By now, I’m desperate to lie down and he offers me the use of one of his examining rooms. When I’m still not better two hours later, he recommends that I return to Munich on the train in first class so that I might prop my feet up. He starts to give me walking directions back through town to the station when, as I had done earlier, I interrupt to ask that he call me a cab instead. “But that will cost you five Euros,” he says, sounding exasperated. I think: “What is it with these people and five Euros?”
I have come to believe that the Germans are tight fisted with money and that they do not tolerate weakness. I am tired of their beige food and I want to go home.

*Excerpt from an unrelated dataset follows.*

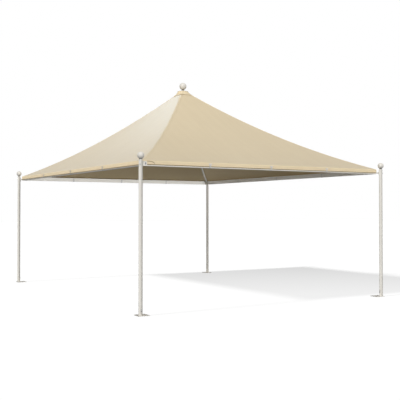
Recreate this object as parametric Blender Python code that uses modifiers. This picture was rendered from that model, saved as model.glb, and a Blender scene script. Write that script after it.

This is terribly unfair, I know, and yet it is easy to think such things when we are sick.
Three days later I do go home, but not before dismantling the remaining days of my trip one hotel at a time. There will be no Sound of Music tour this time around, no boat ride across Lake Hallstatt, no Vienna Boys Choir or Spanish Riding School, and no opera. The closest I will come to Austria is the terrace of Neuschwanstein Castle with its sweeping vista south towards the Alps.
Travel is an adventure, and by virtue of that definition, it is not always a pleasant and rewarding experience, despite (or even because of) our lofty goals and expectations. I will need time to recover from this, and to mourn for opportunities lost, but after that, I will—as I always do—cast an eye towards next year, in the persistent and unrelenting hope of doing it all again.